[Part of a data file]
● ● ● ● ●

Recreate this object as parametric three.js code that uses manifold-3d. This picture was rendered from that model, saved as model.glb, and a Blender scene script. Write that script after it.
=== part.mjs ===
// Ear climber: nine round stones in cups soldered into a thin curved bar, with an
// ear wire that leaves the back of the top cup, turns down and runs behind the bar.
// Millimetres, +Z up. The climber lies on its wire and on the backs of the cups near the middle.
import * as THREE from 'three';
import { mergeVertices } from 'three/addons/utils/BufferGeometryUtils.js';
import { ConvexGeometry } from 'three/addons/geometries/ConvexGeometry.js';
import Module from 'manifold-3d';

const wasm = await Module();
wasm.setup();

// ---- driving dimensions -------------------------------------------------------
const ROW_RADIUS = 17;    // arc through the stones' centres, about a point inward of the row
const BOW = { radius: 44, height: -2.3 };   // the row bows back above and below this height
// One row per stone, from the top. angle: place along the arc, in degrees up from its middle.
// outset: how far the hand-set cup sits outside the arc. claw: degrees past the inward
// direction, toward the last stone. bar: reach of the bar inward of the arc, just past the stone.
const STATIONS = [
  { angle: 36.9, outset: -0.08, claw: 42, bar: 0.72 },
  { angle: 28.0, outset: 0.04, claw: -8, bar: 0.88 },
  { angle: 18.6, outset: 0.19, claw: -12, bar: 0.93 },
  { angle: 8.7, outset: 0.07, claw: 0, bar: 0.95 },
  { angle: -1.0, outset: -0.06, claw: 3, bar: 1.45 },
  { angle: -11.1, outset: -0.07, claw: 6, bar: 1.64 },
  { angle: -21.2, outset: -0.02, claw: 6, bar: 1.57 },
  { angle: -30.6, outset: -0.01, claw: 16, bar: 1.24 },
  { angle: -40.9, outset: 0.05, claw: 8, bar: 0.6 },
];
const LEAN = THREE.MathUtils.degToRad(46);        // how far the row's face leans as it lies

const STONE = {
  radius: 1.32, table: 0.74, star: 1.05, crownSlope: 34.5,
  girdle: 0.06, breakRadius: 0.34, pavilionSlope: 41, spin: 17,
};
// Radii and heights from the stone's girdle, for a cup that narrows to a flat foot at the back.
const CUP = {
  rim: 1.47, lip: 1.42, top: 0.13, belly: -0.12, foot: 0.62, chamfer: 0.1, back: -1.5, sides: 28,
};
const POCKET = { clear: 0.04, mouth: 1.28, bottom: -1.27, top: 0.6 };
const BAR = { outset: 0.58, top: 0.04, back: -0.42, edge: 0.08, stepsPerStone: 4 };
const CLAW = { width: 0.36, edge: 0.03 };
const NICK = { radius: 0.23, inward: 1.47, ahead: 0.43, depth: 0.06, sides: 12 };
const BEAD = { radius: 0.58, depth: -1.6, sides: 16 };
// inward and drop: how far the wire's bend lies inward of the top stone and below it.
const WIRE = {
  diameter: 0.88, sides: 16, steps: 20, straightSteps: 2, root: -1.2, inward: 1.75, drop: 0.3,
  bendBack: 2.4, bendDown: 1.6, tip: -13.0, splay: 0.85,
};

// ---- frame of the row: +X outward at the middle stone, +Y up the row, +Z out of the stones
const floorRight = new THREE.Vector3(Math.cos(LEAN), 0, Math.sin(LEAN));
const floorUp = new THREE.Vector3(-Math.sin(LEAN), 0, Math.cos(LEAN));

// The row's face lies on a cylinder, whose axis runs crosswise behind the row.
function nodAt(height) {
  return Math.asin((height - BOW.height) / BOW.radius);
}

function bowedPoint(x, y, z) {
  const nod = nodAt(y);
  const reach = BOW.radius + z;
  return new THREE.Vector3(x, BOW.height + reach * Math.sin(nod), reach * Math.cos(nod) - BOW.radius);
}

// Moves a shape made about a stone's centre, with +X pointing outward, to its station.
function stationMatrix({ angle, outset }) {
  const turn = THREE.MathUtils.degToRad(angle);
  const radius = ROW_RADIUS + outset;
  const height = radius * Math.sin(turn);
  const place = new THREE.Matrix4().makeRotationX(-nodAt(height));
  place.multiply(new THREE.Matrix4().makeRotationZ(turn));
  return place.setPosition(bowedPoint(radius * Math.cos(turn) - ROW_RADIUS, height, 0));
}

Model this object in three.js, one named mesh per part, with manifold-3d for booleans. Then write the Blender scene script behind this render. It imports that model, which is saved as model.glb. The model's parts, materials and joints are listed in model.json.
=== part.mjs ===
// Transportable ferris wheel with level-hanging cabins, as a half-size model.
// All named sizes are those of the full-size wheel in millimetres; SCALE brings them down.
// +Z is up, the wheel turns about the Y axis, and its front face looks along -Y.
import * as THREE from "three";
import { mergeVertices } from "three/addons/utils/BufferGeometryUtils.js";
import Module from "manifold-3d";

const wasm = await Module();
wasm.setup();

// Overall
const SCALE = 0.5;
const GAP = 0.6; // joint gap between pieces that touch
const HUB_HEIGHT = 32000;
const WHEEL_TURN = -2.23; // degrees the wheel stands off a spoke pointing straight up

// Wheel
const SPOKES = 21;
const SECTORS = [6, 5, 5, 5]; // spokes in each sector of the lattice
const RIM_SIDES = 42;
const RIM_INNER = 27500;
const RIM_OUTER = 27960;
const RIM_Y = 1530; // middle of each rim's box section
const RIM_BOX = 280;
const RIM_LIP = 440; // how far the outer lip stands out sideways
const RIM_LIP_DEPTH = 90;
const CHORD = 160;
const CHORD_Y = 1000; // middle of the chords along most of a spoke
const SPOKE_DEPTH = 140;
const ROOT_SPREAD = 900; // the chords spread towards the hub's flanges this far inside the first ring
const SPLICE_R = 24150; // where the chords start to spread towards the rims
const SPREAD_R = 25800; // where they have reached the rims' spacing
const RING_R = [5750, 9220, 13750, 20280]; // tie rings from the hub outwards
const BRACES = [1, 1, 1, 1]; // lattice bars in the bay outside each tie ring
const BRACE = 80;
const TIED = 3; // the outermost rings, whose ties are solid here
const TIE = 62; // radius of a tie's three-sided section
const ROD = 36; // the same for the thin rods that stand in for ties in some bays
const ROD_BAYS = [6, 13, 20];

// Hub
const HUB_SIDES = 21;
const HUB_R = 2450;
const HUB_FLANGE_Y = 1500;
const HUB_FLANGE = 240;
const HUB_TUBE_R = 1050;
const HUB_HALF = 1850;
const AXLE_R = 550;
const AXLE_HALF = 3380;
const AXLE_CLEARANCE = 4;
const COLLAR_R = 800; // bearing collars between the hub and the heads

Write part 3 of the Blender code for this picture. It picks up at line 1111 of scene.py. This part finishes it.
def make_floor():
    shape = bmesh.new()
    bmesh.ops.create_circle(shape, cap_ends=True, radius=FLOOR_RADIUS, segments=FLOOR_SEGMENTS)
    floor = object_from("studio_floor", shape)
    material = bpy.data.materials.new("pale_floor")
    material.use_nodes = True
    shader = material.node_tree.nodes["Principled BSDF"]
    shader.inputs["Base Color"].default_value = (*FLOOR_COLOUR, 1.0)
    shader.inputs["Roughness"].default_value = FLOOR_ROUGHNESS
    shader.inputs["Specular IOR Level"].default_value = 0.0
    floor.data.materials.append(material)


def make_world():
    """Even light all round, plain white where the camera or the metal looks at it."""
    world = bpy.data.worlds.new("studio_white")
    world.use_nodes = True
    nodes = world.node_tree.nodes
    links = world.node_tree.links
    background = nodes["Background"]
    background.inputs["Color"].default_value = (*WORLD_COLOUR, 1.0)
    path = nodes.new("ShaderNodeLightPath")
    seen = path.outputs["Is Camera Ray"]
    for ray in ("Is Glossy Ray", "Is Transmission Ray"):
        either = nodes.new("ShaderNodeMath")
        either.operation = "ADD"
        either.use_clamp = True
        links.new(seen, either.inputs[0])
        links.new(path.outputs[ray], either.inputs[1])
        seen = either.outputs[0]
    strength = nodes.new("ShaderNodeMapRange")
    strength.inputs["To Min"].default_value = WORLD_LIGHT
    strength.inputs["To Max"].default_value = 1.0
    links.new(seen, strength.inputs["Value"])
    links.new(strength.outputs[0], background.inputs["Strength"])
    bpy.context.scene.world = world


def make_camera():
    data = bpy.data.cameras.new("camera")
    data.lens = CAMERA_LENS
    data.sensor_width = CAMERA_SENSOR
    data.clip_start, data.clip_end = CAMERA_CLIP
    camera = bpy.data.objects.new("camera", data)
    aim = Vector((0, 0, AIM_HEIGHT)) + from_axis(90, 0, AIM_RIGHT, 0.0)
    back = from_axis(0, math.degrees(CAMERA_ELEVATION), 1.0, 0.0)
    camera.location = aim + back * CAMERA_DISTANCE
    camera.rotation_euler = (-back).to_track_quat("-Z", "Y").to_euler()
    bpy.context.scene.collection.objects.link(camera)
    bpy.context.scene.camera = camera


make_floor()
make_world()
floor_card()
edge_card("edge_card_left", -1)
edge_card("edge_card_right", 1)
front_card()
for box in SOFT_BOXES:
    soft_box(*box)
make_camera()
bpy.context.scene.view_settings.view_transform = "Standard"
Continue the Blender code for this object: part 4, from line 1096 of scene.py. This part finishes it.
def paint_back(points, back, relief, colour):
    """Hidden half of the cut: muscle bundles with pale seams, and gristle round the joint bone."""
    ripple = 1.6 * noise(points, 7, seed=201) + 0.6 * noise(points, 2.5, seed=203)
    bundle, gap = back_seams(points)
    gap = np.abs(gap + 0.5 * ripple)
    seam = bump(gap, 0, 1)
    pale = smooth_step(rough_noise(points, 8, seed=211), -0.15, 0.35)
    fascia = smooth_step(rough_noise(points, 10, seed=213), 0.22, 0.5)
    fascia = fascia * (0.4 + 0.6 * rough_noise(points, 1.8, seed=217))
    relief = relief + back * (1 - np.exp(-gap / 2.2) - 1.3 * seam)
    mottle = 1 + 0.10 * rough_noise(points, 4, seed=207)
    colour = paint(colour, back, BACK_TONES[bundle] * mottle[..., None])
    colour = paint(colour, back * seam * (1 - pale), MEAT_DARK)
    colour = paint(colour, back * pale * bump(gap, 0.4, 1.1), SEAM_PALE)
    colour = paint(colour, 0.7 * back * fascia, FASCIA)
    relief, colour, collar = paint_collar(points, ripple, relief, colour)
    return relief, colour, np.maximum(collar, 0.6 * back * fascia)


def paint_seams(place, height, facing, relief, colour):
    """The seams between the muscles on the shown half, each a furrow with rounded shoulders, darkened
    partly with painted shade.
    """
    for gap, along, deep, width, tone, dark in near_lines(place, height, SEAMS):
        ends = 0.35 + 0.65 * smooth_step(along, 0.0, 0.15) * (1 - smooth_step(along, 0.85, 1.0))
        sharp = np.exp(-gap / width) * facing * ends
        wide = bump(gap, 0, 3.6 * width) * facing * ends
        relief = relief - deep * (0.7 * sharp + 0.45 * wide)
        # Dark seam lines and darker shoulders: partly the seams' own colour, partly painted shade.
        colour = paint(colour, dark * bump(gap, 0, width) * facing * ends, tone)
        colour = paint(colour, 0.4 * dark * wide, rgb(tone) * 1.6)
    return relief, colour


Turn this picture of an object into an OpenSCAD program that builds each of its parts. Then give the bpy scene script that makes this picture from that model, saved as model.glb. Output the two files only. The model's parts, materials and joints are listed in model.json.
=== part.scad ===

● ● ● ● ●

Written instruction: Which lines contain the word "behind"? Copy each one.

The answer:
// ear wire that leaves the back of the top cup, turns down and runs behind the bar.
// The row's face lies on a cylinder, whose axis runs crosswise behind the row.
Model this object in three.js, one named mesh per part, with manifold-3d for booleans. Then write the Blender scene script behind this render. It imports that model, which is saved as model.glb. The model's parts, materials and joints are listed in model.json.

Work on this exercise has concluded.